A post about The Partridge Family that originally appeared at Popdose is one of my favorite posts I ever wrote for anybody.

—American Top 40 shows provide a lot of the ideas for this blog. I wrote about the show’s tradition of July 4 weekend specials, and the 1974 show that helped me put the “idiot” into “idiot savant.” Another show inspired a post about a family tableau that’s almost certainly a lie, and another discussed the single biggest whopper Casey Kasem ever told.

—The long-running feature One Day in Your Life became its own blog in January of this year. The last ODIYL post to appear here looked back to December 23, 1966. Also during the Christmas season, we paid tribute to one of “one of the most popular human beings of the 20th century.”

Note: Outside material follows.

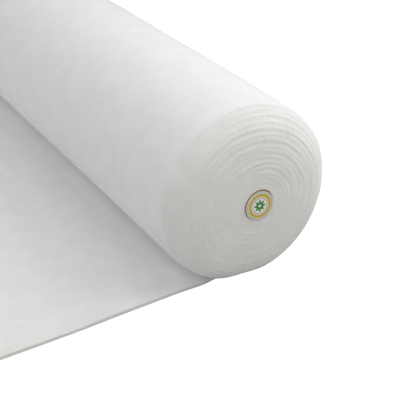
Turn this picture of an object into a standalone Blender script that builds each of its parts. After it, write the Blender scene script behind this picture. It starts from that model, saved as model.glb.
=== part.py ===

—So far in 2017, we have had to write fewer tribute posts than we did in 2016. Here’s one about Chuck Berry, one about the J. Geils Band, and one about Adam West.

—I wrote about rediscovering a compilation CD I made and then forgot about, about Watergate songs, and about the songs that woke up the astronauts. I imagined a 1972 kitchen-table scene in New Haven, Connecticut, and a Louisiana Sunday in December 1941. And I wondered how, or whether, the children of this era will listen to their music 40 or 50 years from now.

—If I had asked her the question I couldn’t bring myself to ask her, she would probably have said yes.

The future of this blog is that it will continue to hump onward pretty much like it does now. To each of you amongst the readership, my many thanks.